June 18, 2011 – 12:13 pm
Abdul Fattah Ismail
 

Hello everyone. I had a couple work items yesterday afternoon which prevented me from posting the weekly digital media wrapup. Thus, I present to you a special Saturday edition. Let us begin with the who, what, when, why, and how.   

1.  The Webby Awards

I didn’t have a chance to watch them, but I heard this year was one of the better editions.  It took place here in New York at the Hammerstein Ballroom. They also continued the tradition of acceptance speeches with five words.  Here is a good synopsis of the event. The headline link is a portal to complete video coverage presented by YouTube.

2.  RIM Not Producing Spring Blackberries

Investors came down on the Canadian firm this week after sluggish data on earnings for the last quarter.  They also worry about RIM’s ability to maintain standing in the mobile marketplace.  Android phones and the new iPhone are scheduled to launch in September with upgraded OS servers while RIM plans to continue pushing older devices which have struggled to gain sales traction.  RIM executives feel that their products will produce juice for developers. The cup dryeth for others.

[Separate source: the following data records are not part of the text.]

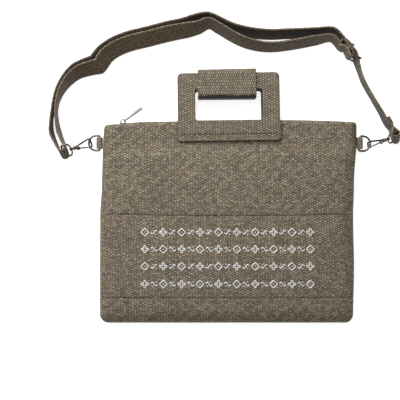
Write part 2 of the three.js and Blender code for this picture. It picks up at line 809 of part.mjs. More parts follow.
function eye(name) {
  const half = eyeHalfWidth();
  const nearSide = hookLength + eyeBoss / 2;
  const near = Array.from({ length: 9 }, (_, i) => {
    const turn = degToRad(lerp(-90, 90, i / 8));
    const x = nearSide + eyeShoulder * (1 - Math.cos(turn));
    return new THREE.Vector3(x, half * Math.sin(turn), 0);
  });
  const far = { x: hookReach - eyeCorner, y: half - eyeCorner };
  const path = [
    ...near,
    ...arc(far, eyeCorner, 90, 0, 3),
    ...arc({ x: far.x, y: -far.y }, eyeCorner, 0, -90, 3),
  ];
  const ringWireSolid = wire(path, upright, eyeWire, { closed: true, sides: 6 });
  const boss = new THREE.SphereGeometry(eyeBoss / 2, 10, 6).translate(nearSide + gap, 0, 0);
  const pin = cylinder(swivelPin, hookLength - collarLength + swivelEnd, nearSide, 10);
  return mesh(name, join([ringWireSolid, boss, pin]), finishes.metal);
}

function hookGroup(side) {
  const place = fittings[side];
  const { claw, along, across, width } = hookFrame(place);
  const placed = (piece, second) => {
    const third = along.clone().cross(second);
    const matrix = new THREE.Matrix4().makeBasis(along, second, third).setPosition(claw);
    matrix.decompose(piece.position, piece.quaternion, piece.scale);
    return piece;
  };
  return [
    tab(`tab_${side}`, place),
    ring(`d_ring_${side}`, place),
    placed(hook(`hook_${side}`), across),
    placed(gate(`gate_${side}`), across),
    placed(eye(`eye_${side}`), width),
  ];
}

// Strap

// Places the strap's middle over its foot: it stands on its lower edge and leans outwards
function stationsOf(rows, offsetOf) {
  const feet = rows.map((row) => new THREE.Vector3(row.x * halfWidth, row.y * halfHeight, 0));
  return rows.map((row, i) => {
    const before = feet[Math.max(0, i - 1)];
    const after = feet[Math.min(rows.length - 1, i + 1)];
    const out = upright.clone().cross(after.clone().sub(before)).normalize();
    const lean = degToRad(row.lean);
    const side = (Math.sin(lean) * strapWidth + Math.cos(lean) * strapThickness) / 2;
    const height = (Math.cos(lean) * strapWidth + Math.sin(lean) * strapThickness) / 2;
    const middle = feet[i].clone().addScaledVector(out, side + offsetOf(row, Math.cos(lean)));
    middle.z = restClearance + height;
    const width = out.multiplyScalar(Math.sin(lean)).addScaledVector(upright, Math.cos(lean));
    return { middle, width };
  });
}

function loopRound({ eyeBar, along, out, width }) {
  const steps = 8;
  return Array.from({ length: steps + 1 }, (_, i) => {
    const turn = (Math.PI * i) / steps;
    const middle = eyeBar
      .clone()
      .addScaledVector(along, -loopRadius * Math.cos(turn))
      .addScaledVector(out, -loopRadius * Math.sin(turn));
    return { middle, width };
  });
}

function slideFrame() {
  const heading = degToRad(slidePlace.heading);
  const lean = degToRad(slidePlace.lean);
  const along = new THREE.Vector3(Math.cos(heading), Math.sin(heading), 0);
  const side = upright.clone().cross(along).normalize();
  const width = side.clone().multiplyScalar(Math.sin(lean)).addScaledVector(upright, Math.cos(lean));
  const out = side.clone().multiplyScalar(Math.cos(lean)).addScaledVector(upright, -Math.sin(lean));
  const half = slideHalfWidth();
  const height = restClearance + (half + slideWire / 2) * Math.cos(lean) + slideBow() * Math.sin(lean);
  const middle = new THREE.Vector3(slidePlace.x * halfWidth, slidePlace.y * halfHeight, height);
  return { middle, along, out, width };
}

function slideHalfWidth() {
  return strapWidth / 2 + slideClearance + slideWire / 2;
}

// Places across the slide, outwards from its middle bar: each layer of strap lies on the one before
function slideLayers() {
  const loop = slideWire / 2 + gap + strapThickness / 2;
  const pitch = strapThickness + gap;
  const flap = -loop + pitch;
  return { loop, flap, pitch, over: loop + pitch, under: flap + pitch };
}

function slideBow() {
  const { under } = slideLayers();
  return under + strapThickness / 2 + gap + slideWire / 2;
}

function strapSlide() {
  const reach = (slideLength - slideWire) / 2;
  const half = slideHalfWidth();
  const frame = slideFrame();
  const bow = slideBow();
  const place = (u, v, w) =>
    frame.middle
      .clone()
      .addScaledVector(frame.along, u)
      .addScaledVector(frame.out, v)
      .addScaledVector(frame.width, w);
  const bar = (from, to, normal) => wire([from, to], normal, slideWire, { sides: 6 });
  const ends = [-1, 1].map((side) =>
    bar(place(side * reach, bow, -half), place(side * reach, bow, half), frame.along),
  );
  const middleBar = bar(place(0, 0, -half), place(0, 0, half), frame.along);
  const rails = [-1, 1].map((side) => {
    const path = Array.from({ length: 9 }, (_, i) => {
      const share = lerp(-slideOverrun, slideOverrun, i / 8);
      return place(share * reach, bow * Math.min(1, Math.abs(share)) ** slideSweep, side * half);
    });
    return wire(path, frame.width, slideWire, { sides: 6 });
  });
  return mesh("strap_slide", join([...ends, middleBar, ...rails]), finishes.metal);
}

// Rows given from an eye's bar, as rows in shares of the bag's half width and half height
function besideEye(rows, { eyeBar }) {
  return rows.map((row) => ({
    ...row,
    x: (eyeBar.x + row.x * strapWidth) / halfWidth,
    y: (eyeBar.y + row.y * strapWidth) / halfHeight,
  }));
}

function strapStations() {
  const clear = (row, slope) => Math.max(row.apart * strapWidth, (strapThickness + gap) / slope);
  const [leftEye, rightEye] = [hookFrame(fittings.left), hookFrame(fittings.right)];
  const doubled = [...besideEye(leftApproach, leftEye), ...doubledRun];
  const inner = stationsOf(doubled, () => 0);
  const outer = stationsOf(doubled, clear);
  const single = stationsOf([...singleRun, ...besideEye(rightApproach, rightEye)], () => 0);
  const slide = slideFrame();
  const { loop, flap, over, under } = slideLayers();
  const reach = slideLength / 2;
  const onSlide = (u, v) => ({
    middle: slide.middle.clone().addScaledVector(slide.along, u).addScaledVector(slide.out, v),
    width: slide.width,
  });
  const sewnTurn = Array.from({ length: 7 }, (_, i) => {
    const turn = degToRad(lerp(90, -90, i / 6));
    return onSlide(loop * Math.cos(turn), loop * Math.sin(turn));
  });
  const sewnEnd = [onSlide(-strapFlap, flap), onSlide(-reach, flap), onSlide(-0.45 * reach, 0.65 * loop)];
  const rightTurn = loopRound(rightEye).reverse();
  const last = single.at(-1);
  const before = single.at(-2);
  const inside = before.middle.clone().sub(last.middle).normalize().cross(upright).normalize();
  const flapEnd = [0, 0.5].map((share) => {
    const middle = last.middle.clone().lerp(before.middle, share);
    return { middle: middle.addScaledVector(inside, strapThickness + gap), width: last.width };
  });
  return [
    ...sewnEnd,
    ...sewnTurn,
    onSlide(-reach, -loop),
    ...inner.reverse(),
    ...loopRound(leftEye),
    ...outer,
    onSlide(-1.5 * reach, under),
    onSlide(-0.9 * reach, under),
    onSlide(0, over),
    onSlide(0.9 * reach, under),
    ...single,
    ...rightTurn,
    ...flapEnd,
  ];
}

function shoulderStrap() {
  const keys = strapStations();
  const curve = new THREE.CatmullRomCurve3(keys.map((key) => key.middle), false, "centripetal");
  const stations = keys.flatMap((key, i) => {
    if (i === keys.length - 1) {
      return [key];
    }
    const next = keys[i + 1];
    const steps = Math.max(1, Math.ceil(key.middle.distanceTo(next.middle) / strapStep));
    return Array.from({ length: steps }, (_, k) => ({
      middle: curve.getPoint((i + k / steps) / (keys.length - 1)),
      width: key.width.clone().lerp(next.width, k / steps).normalize(),
    }));
  });
  const rings = stations.map(({ middle, width }, i) => {
    const before = stations[Math.max(0, i - 1)].middle;
    const after = stations[Math.min(stations.length - 1, i + 1)].middle;
    const tangent = after.clone().sub(before).normalize();
    const thick = tangent.clone().cross(width).normalize();
    const wide = thick.clone().cross(tangent).normalize();
    const corners = [[1, 1], [1, -1], [-1, -1], [-1, 1]].map(([w, t]) =>
      middle
        .clone()
        .addScaledVector(wide, (w * strapWidth) / 2)
        .addScaledVector(thick, (t * strapThickness) / 2),
    );
    const lift = restClearance - Math.min(...corners.map((corner) => corner.z));
    return lift > 0 ? corners.map((corner) => corner.addScaledVector(upright, lift)) : corners;
  });
  return mesh("shoulder_strap", loft(rings), finishes.strap);
}

const bag = new THREE.Group();
bag.add(
  ...frontPanels(),
  mesh("back_panel", dish(backHeight), finishes.leather),
  ...zip(),
  sliderGroup(),
  handle("front_handle", frontHandleBottom),
  handle("back_handle", backHandleBottom),
  handleWrap(),
  ...hookGroup("left"),
  ...hookGroup("right"),
  shoulderStrap(),
  strapSlide(),
);

export default bag;
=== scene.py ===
"""Looks of a flat zip-top shawl bag: woven-grain leather panels, frame handles in a wrapped grip,
a zip, snap hooks and a long shoulder strap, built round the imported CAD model."""

import logging
import math
from dataclasses import dataclass, field
from enum import Enum
from typing import Callable, Optional, Sequence

import bmesh
import bpy
import numpy as np
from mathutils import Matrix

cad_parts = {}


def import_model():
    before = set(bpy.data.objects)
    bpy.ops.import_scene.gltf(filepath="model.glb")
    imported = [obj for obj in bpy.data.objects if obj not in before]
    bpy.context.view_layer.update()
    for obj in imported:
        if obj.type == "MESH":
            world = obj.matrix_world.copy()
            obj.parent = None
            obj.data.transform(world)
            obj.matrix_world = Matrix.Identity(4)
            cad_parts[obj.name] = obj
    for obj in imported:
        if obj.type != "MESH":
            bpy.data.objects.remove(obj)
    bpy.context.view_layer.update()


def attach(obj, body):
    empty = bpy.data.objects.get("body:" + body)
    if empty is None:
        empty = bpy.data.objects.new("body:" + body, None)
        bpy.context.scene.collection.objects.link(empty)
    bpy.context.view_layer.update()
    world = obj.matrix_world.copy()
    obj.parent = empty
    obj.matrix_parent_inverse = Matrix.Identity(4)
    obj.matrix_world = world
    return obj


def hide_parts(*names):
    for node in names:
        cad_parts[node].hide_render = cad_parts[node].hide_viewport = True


Array = np.ndarray
Socket = bpy.types.NodeSocket
Colour = tuple[float, float, float]
MM = 0.001
PER_METRE = 1000.0
TAU = 2.0 * math.pi
UP = np.array([0.0, 0.0, 1.0])
# Degrees between two faces above which their edge stays sharp
CREASE = 50.0
METAL_CREASE = 40.0
log = logging.getLogger("bag")


# Curves and tables


def ease(low: float, high: float, at: Array) -> Array:
    """Smooth step from 0 below low to 1 above high: s*s*(3-2s)."""
    share = np.clip((np.asarray(at, float) - low) / (high - low), 0.0, 1.0)
    return share * share * (3.0 - 2.0 * share)


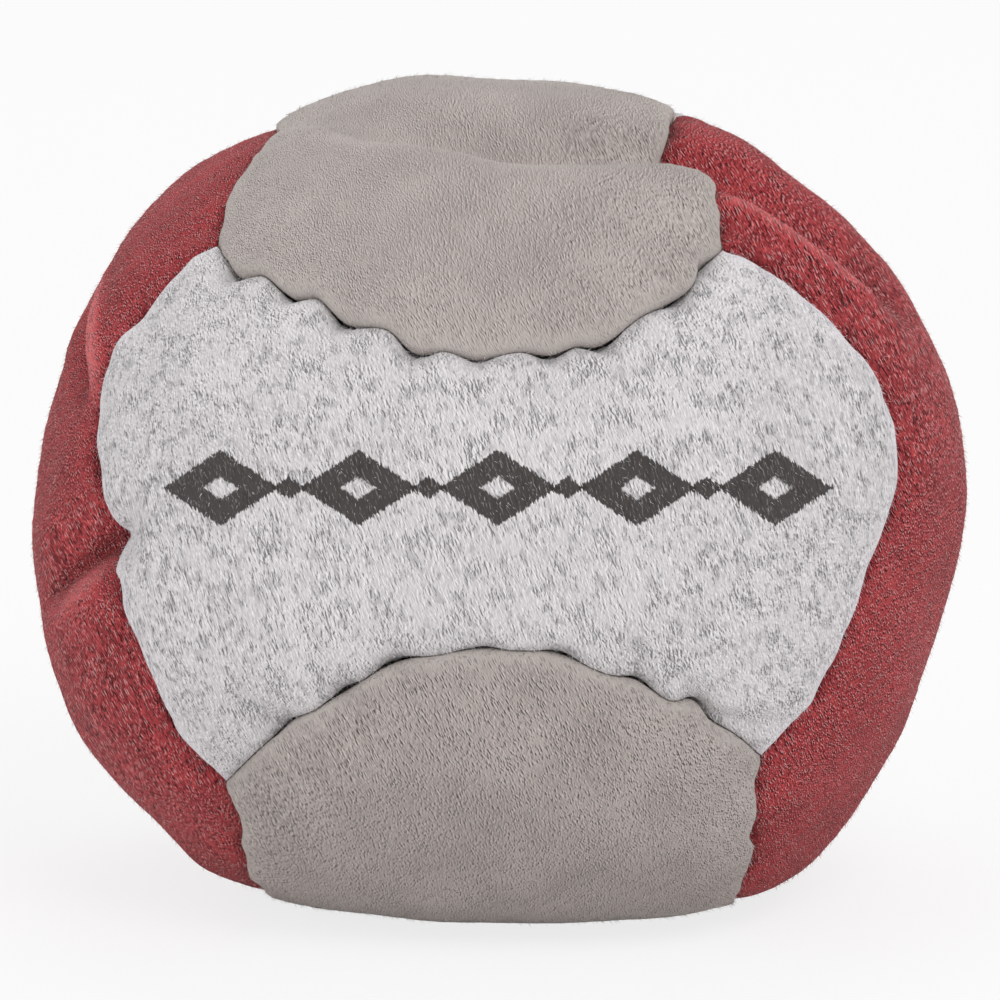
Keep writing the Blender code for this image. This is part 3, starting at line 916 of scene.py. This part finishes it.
    def build(self, skin: Skin, seams: list[Seam], finish: "Suede") -> bpy.types.Object:
        """Make the panel and put it in its solid's place.

        Args:
            skin: The bag's skin.
            seams: All the seams.
            finish: The panel's suede.

        Returns:
            The panel.
        """
        points, faces, marks = self.shape(skin, seams)
        piece = made_piece(self.name, points.tolist(), faces, finish.material())
        for name, values in zip((RIM_HIGHLIGHT, WEAR_AND_FOLD_SHADE, TUCKED_SHADE), marks):
            mark = piece.data.attributes.new(name, "FLOAT", "POINT")
            mark.data.foreach_set("value", values)
        piece.data.shade_smooth()
        full = piece.vertex_groups.new(name=FULL)
        shares = self.full_share(len(points))
        for number in np.flatnonzero(shares > 0):
            full.add([int(number)], float(shares[number]), "REPLACE")
        thicken = piece.modifiers.new("Suede thickness", "SOLIDIFY")
        thicken.thickness = self.thickness
        thicken.vertex_group = FULL
        thicken.thickness_vertex_group = self.skived
        thicken.offset = -1.0
        node = self.name.replace("suede_", "") + "_panel"
        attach(piece, BODY)
        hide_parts(node)
        return piece


# Shading


def sums(operation: str) -> tuple[Callable, Callable]:
    """A Math node's operation as two methods of a value.

    Args:
        operation: The operation.

    Returns:
        The method with a value first, and the one with it second.
    """

    def forward(value: "Value", other: "Value | float") -> "Value":
        """The result with this value first."""
        inputs = {0: value, 1: other}
        return value.nodes.node("ShaderNodeMath", {"operation": operation}, inputs)

    def reflected(value: "Value", other: "Value | float") -> "Value":
        """The result with this value second."""
        inputs = {0: other, 1: value}
        return value.nodes.node("ShaderNodeMath", {"operation": operation}, inputs)

    return forward, reflected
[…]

3.  Apple Trying To Shut Down Venue Recording

Many of you know that in the blogosphere, the video of a live concert experience is the new cassette recording. It can be shared in real-time as opposed to being found through tertiary sources like a music vendor or shop.  Apple is looking to earn a patent to stop all that.  According to the headline from Mashable, the motivation lies in avoiding copyright infringement with major content distributors.  The article makes an interesting suggestion that Apple could charge users a fee for recording in a public concert space.  If scaled, it could change the video sharing experience for everyone involved.

4.  The History of Email

This morning, Mashable had an infographic depicting the history of email as a communication tool.  You can view it above in the piece. According to the release, email networks existed in the public sector for a decade before the term was coded.  Some people today wonder about the future of email with the continued development of video content and social media outreach.  Quality marketers believe that email remains an effective measurement of customer preferences and tastes.  It also offers the widest platform to debate and discuss objectives of the day. Viva email!

5.  Senate Reviews Digital Privacy Mandate

From cnet.com, the Senate is looking to revise a 1986 law for modern times to protect the personal data of the public. This law, named the Electronic Communications Privacy Act, has a clause where Internet users have more protection when data is stored locally.  The article also touches on law enforcement obtaining a search warrant before obtaining data records for a criminal investigation.  Other Acts are being debated in Congress now between Republicans who refuse to budge an ounce, forcing Democrats to seriously weaken mandates before submission. Corporations, as we know, need to step up their security encryption policies before the government does it. And fast. I’m talking to you, Sony.

That’s the Blue news on this Saturday at midpoint. Enjoy.